ところが、電力会社は消費者主権にさらされることがなかった。私は千葉県に住むが、福島第一原発の過酷事故を起こし、放射性物質を撒き散らし、原発周辺に住む人々から故郷を奪った東京電力の電力を使いたくないと個人的に考えても、他の電力会社の電気を購入することができないのである。電気に関しては消費者にとって複数の選択肢が用意されていないということは、民衆が消費者として消費者主権を行使できないということにほかならない。裏返して言えば電力会社にとって消費者は企業活動の生死を決するという市場における八百万神という存在ではなく、あくまでも電力会社が国家になりかわって国策たる原子力という核エネルギーについて啓蒙する対象にしか過ぎないのである。莫大な広告費を投じて原発の安全性をアピールしたのも、電力会社からすれば啓蒙活動の一貫であったに違いない。電力会社は無知で遅れている消費者に対してエネルギーの言わば伝道師として振る舞いつづけてきたのである。だから、消費者からすればフクシマの「痛み」に想像力を働かせるよりも、原発の必要性について真顔で真面目に語ることを優先してしまう電力会社の連中は偉そうに見えるのである。
電力会社が消費者主権の手の届かない場所で市場を謳歌できるのは、電力に関しては市場の厳粛なルールが通用しないということはである。要するに電力会社は日本という国家の容認(=規制)のもとで資本主義を逸脱している国家社会主義的な産業形態なのである。電力市場は統制経済に置かれているということであり、電力会社の「公」性を支えているのは我が国の官僚がそうであるように国家社会主義の倫理にほかなるまい。この国家社会主義の倫理と原子力ほど親和的なエネルギーはほかになかったはずである。原子力を市場に野放しにするということは、核兵器を野放しにするということに等しいのである。平和利用とはいえ、いや平和利用に徹している見せかけるために原子力にとって国家の統制(=規制)は欠かせない条件である。電力会社は原子力を扱うことでが電力会社を支える国家社会主義の倫理を時代に逆行して、消費者からすれば独善としか思えないほどまでに強めていったのである。

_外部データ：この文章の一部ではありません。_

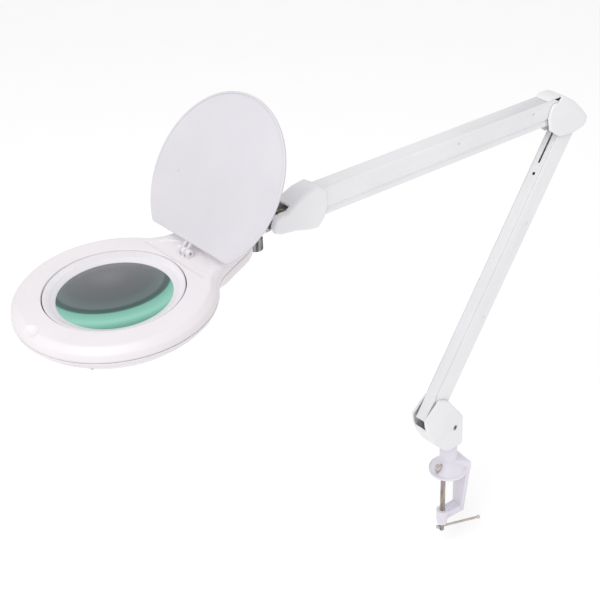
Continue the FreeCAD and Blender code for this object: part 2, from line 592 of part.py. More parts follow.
def chrome_joint():
    x, z = TILT_PIVOT
    low, high = BARREL_Z
    link = hull_of_discs([(x, z, 7.5), (SWIVEL_X + 11, high + 5.5, 4.5)], -4.0, 4.0)
    eye = post(8.0, SWIVEL_X, 0, high + 0.4, high + 6.9)
    arm = box(SWIVEL_X, SWIVEL_X + 12, -4, 4, high + 0.4, high + 6.9)
    link = link.cut(box(-340, -300, -5, 5, 500, high + 0.4)).fuse([eye, arm])
    link = link.cut(rod(3.0 + RUNNING, x, z, -5, 5)).cut(post(3.0 + RUNNING, SWIVEL_X, 0, 500, 560))
    save("tilt_link", link.removeSplitter())
    washers_ = [rod(6.5, x, z, y, y + 0.2).cut(rod(3.05, x, z, y - 1, y + 1)) for y in (-4.25, 4.05)]
    save("tilt_washers", *washers_)

    barrel = post(BARREL_R, SWIVEL_X, 0, low, high).cut(post(3.0, SWIVEL_X, 0, low + 3, high + 1))
    stud = swivel_stud(STUD_R).cut(post(7.5, SWIVEL_X, 0, low, high)).cut(swivel_pin())
    barrel = softened(barrel, 1.2, lambda e: isinstance(e.Curve, Part.Circle) and e.Curve.Radius > BARREL_R - 0.1)
    barrel = barrel.fuse(stud).cut(post(3.0, SWIVEL_X, 0, low + 3, high + 1)).removeSplitter()
    save("swivel_barrel", barrel)
    bolt = post(3.0, SWIVEL_X, 0, low + 3, high + 7.1).fuse(post(5.0, SWIVEL_X, 0, high + 7.1, high + 10.1))
    save("swivel_bolt", bolt.removeSplitter())


# ---- head, in its own frame: lens edge circle at the origin, axis up ------------------------------
def head_place(shape):
    out = shape.copy()
    out.rotate(V(0, 0, 0), V(0, 1, 0), -HEAD_NOD)
    out.translate(V(*HEAD_ORIGIN))
    return out


def neck_outline(shrink):
    half = [(60, 74), (74, 69.5), (88, 60), (103, 50), (125, 41), (145, 34), (157, 29.5), (168, 22)]
    half = [(x - (shrink if x > 160 else 0), y - shrink) for x, y in half]
    tip = (176 - shrink, 10 - shrink * 0.5)
    ring = half + [tip]
    return [(x, -y) for x, y in ring] + [(x, y) for x, y in reversed(ring)]


def head_outer(shrink):
    """The head's whole outer form, or the same form moved inwards by shrink."""
    s = shrink
    disc = turned([(0, HEAD_BOTTOM + s), (91 - s, HEAD_BOTTOM + s), (101 - s, -20 + s * 0.5), (108 - s, -12),
                   (109 - s, PARTING), (107.2 - s, -1.0), (104 - s, 3.6 - s * 0.4), (97.5 - s * 0.6, HEAD_TOP - s),
                   (0, HEAD_TOP - s)])
    neck = plan_prism(neck_outline(s), -22 + s, HEAD_TOP - s)
    if shrink == 0:
        neck = softened(neck, 3.5, lambda e: abs(e.BoundBox.ZMin - HEAD_TOP) < 0.01 and e.BoundBox.XMax > 61)
        neck = softened(neck, 4.0, lambda e: abs(e.BoundBox.ZMax + 22) < 0.01 and e.BoundBox.XMax > 61)
    return disc.fuse(neck).removeSplitter()


def head():
    boss = Part.makeCylinder(11.5, 36, V(139, 0, -17.5), V(1, 0, 0)).common(box(100, 175.5, -20, 20, -40, 0))
    outer, inner = head_outer(0).fuse(boss).removeSplitter(), head_outer(WALL).cut(boss)
    shell = outer.cut(inner)
    big = 400
    upper_half = box(-big, big, -big, big, PARTING, big)
    lower_half = box(-big, big, -big, big, -big, PARTING)
    top = shell.common(upper_half)
    seat = turned([(BEZEL_R + 0.1, 2.0), (BEZEL_R + 3, 2.0), (BEZEL_R + 3, HEAD_TOP), (BEZEL_R + 0.1, HEAD_TOP)])
    top = top.cut(post(BEZEL_R + 0.1, 0, 0, -20, 20)).fuse(seat)
    recess = plan_prism([(78, -51), (86, -46), (97, -38), (106, -26), (110, -12), (110, 12), (106, 26), (97, 38),
                         (86, 46), (78, 51)], HEAD_TOP - 1.6, 20)
    top = top.cut(recess)
    scoop = Part.makeSphere(13, V(-104, 0, 14.5))
    top = top.cut(scoop)
    for y0, y1 in ((-9.5, -5.6), (-1.8, 1.8), (5.6, 9.5)):
        lug = rod(4.2, HINGE[0], HINGE[1], y0, y1).fuse(box(HINGE[0] - 4.2, HINGE[0] + 4.2, y0, y1, 3.5, HINGE[1]))
        top = top.fuse(lug)
    top = top.cut(rod(1.6, HINGE[0], HINGE[1], -20, 20))
    save("head_top_shell", head_place(top.removeSplitter()))

    posts = [(96 * cos(radians(a)), 96 * sin(radians(a))) for a in (140, -140, 50, -50)] + [(132, 27), (132, -27)]
    floors = [-24.0] * 4 + [-22.0] * 2
    cavity = inner.cut(post(67.2, 0, 0, -60, 60))
    for k in range(6):
        cavity = cavity.cut(spun(box(66.5, 102, -1.2, 1.2, HEAD_BOTTOM + WALL + 1.8, -14), 60 * k + 30))
    for x, y in posts:
        cavity = cavity.cut(post(4.4, x, y, -60, 0))
    window = turned([(67.2, HEAD_BOTTOM - 1), (86, HEAD_BOTTOM - 1), (86, HEAD_BOTTOM + 6), (67.2, HEAD_BOTTOM + 6)])
    bottom = outer.common(lower_half).cut(cavity).cut(window).cut(post(65.2, 0, 0, -60, 0))
    bottom = bottom.cut(post(6.15, 120, 0, -30, -15))
    screws = []
    for (x, y), floor in zip(posts, floors):
        bottom = bottom.cut(post(1.5, x, y, -40, 0)).cut(post(3.0, x, y, -40, floor + 3.0))
        screws.append(post(1.5, x, y, floor + 2.8, PARTING).fuse(post(2.8, x, y, floor + 1.3, floor + 3.0)))
    bottom = head_place(bottom.removeSplitter()).cut(swivel_stud(STUD_R + RUNNING)).cut(swivel_pin())
    save("head_bottom_shell", bottom)
    save("swivel_pin", swivel_pin())
    save("head_screws", *[head_place(s) for s in screws])

    bezel = turned([(LENS_SEEN_R, -0.2), (LENS_SEEN_R + 0.8, 0.6), (65.5, 2.0), (74.2, 6.3), (BEZEL_R, 6.3),
                    (BEZEL_R, 3.4), (70, 0.6), (67.4, -1.2), (67.4, -3.2), (LENS_SEEN_R + 2.6, -3.2),
                    (LENS_SEEN_R + 2.6, -0.6), (LENS_SEEN_R, -0.9)])
    save("lens_bezel", head_place(bezel))
    save("lens", head_place(lens_solid()))
    gasket = turned([(LENS_R - 2.4, PARTING + 0.05), (67.2, PARTING + 0.05), (67.2, -3.3), (LENS_R + 0.15, -3.3),
                     (LENS_R + 0.15, -4.4), (LENS_R - 2.4, -4.4)])
    gasket = gasket.cut(lens_solid())
    save("lens_gasket", head_place(gasket))

    board = post(88, 0, 0, -13.9, -12.3).cut(post(67.6, 0, 0, -20, 0))
    save("led_board", head_place(board))
    leds = [spun(box(75.2, 78.8, -1.8, 1.8, -15.3, -13.9), 6 * k + 3) for k in range(60)]
    save("leds", *[head_place(led) for led in leds])
    diffuser = turned([(67.4, HEAD_BOTTOM + 0.2), (85.8, HEAD_BOTTOM + 0.2), (85.8, HEAD_BOTTOM + 4.1),
                       (84.2, HEAD_BOTTOM + 4.1), (84.2, HEAD_BOTTOM + 1.8), (69.0, HEAD_BOTTOM + 1.8),
                       (69.0, HEAD_BOTTOM + 4.1), (67.4, HEAD_BOTTOM + 4.1)])
    save("light_diffuser", head_place(diffuser))
    driver = box(108, 148, -18, 18, -3.2, -1.6)
    parts_on = [box(112, 122, -14, -4, -7, -3.2), post(4, 132, 9, -9, -3.2), box(126, 134, -12, -2, -8, -3.2)]
    save("led_driver", head_place(driver.fuse(parts_on).removeSplitter()))
    button = post(6.0, 120, 0, -24.2, -17).fuse(post(7.2, 120, 0, -19.4, -17)).removeSplitter()
    save("power_button", head_place(button))
    switch = box(112, 128, -6.5, 6.5, -15.2, -8.6)
    save("power_switch", head_place(switch))


def lens_solid():
    sag, edge = 8.0, 3.2
    sphere_r = (LENS_R ** 2 + sag ** 2) / (2 * sag)
    rim_top = -0.95
    upper = Part.makeSphere(sphere_r, V(0, 0, rim_top + sag - sphere_r))
    lower = Part.makeSphere(sphere_r, V(0, 0, rim_top - edge - sag + sphere_r))
    return upper.common(lower).common(post(LENS_R, 0, 0, -40, 40))


# ---- lid ----------------------------------------------------------------------------------------
def lid():
    cut_low = box(LID_CHORD_X, 200, -200, 200, -50, 50)
    disc = post(LID_R, LID_CENTRE_X, 0, LID_LOW, LID_HIGH).cut(cut_low)
    disc = softened(disc, 1.2, lambda e: e.BoundBox.ZMin > LID_HIGH - 0.01)
    hollow = post(LID_R - 2.6, LID_CENTRE_X, 0, LID_LOW - 1, LID_LOW + 1.2)
    hollow = hollow.cut(box(LID_CHORD_X - 2.6, 200, -200, 200, -50, 50))
    disc = disc.cut(hollow)
    pip = post(1.4, 20.8, 59.3, LID_LOW + 0.6, LID_LOW + 1.4)
    disc = disc.fuse(pip)
    for y0, y1 in ((-5.4, -2.0), (2.0, 5.4)):
        knuckle_ = rod(4.0, HINGE[0], HINGE[1], y0, y1)
        tongue = box(LID_CHORD_X - 1, HINGE[0], y0, y1, LID_LOW + 0.6, LID_HIGH)
        disc = disc.fuse([knuckle_, tongue])
    disc = disc.cut(rod(1.5 + RUNNING, HINGE[0], HINGE[1], -20, 20)).removeSplitter()
    save("lens_cover", head_place(opened(disc)))
    pin = rod(1.5, HINGE[0], HINGE[1], -9.5, 9.5)
    save("lens_cover_pin", head_place(pin))


def opened(shape):
    out = shape.copy()
    out.rotate(V(HINGE[0], 0, HINGE[1]), V(0, 1, 0), LID_OPEN)
    return out


clamp()
thumb_screw()
knuckle()
arms()
elbow()
head_bracket()
chrome_joint()
head()
lid()
print("pivots", [tuple(round(v, 2) for v in p) for p in (K1, K2, E1, E2, E3, E4, H1, H2)])
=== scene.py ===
"""Looks of the clamp-on magnifying lamp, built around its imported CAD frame."""

import json
import math

import bmesh
import bpy
from mathutils import Matrix, Vector


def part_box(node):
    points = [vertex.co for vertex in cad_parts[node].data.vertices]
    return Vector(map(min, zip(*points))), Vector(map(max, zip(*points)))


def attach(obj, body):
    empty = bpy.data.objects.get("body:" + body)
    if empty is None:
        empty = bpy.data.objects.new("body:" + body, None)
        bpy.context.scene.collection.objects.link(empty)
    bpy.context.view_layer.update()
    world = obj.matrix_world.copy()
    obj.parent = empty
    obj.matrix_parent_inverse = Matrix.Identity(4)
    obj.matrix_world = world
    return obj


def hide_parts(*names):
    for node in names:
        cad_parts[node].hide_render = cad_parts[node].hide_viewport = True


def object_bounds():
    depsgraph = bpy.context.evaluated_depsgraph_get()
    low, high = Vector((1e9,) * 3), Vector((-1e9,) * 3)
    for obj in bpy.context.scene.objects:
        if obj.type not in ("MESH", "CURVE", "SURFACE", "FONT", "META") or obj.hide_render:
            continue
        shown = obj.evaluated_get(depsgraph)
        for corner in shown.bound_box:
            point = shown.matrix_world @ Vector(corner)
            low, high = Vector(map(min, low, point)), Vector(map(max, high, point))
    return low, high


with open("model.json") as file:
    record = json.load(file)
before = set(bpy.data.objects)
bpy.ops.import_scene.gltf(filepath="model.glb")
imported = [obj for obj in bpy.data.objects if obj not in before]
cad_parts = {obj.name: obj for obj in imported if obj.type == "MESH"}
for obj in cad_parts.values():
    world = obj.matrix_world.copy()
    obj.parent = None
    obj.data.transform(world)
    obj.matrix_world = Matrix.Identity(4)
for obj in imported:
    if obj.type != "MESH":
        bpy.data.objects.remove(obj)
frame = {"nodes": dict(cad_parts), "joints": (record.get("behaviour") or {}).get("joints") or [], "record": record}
cad_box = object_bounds()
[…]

もし電力の自由化が見せかけばかりではなく、個人が使う電気を個人で選べるような競合が市場で成立する方向に進めば(発電事業と送電事業の分割は欠かせまい)、原発という国策を背負う電力会社の電気を使わずに済むだろう。しかし、そのとき消費者は自然エネルギーという割高だけれど、安全な電気を果たして選択するだろうか。核エネルギーによって提供される安価な電気を意外にあっさり、安易に選択してしまうのではないだろうか。電力会社や政府は、そう確信しているから、関西電力大飯原発のみならず、「公」性を楯に原発の再稼動に前のめりなのである。電力会社にあって、この前のめりを支えるのもまた国家社会主義の倫理にほかなるまい。そうであれば、この前のめりに対抗できるのは私利私欲に徹底した欲望である。脱原発の運動が退潮するのは、その運動が倫理的な色彩を帯びたときであるということだ。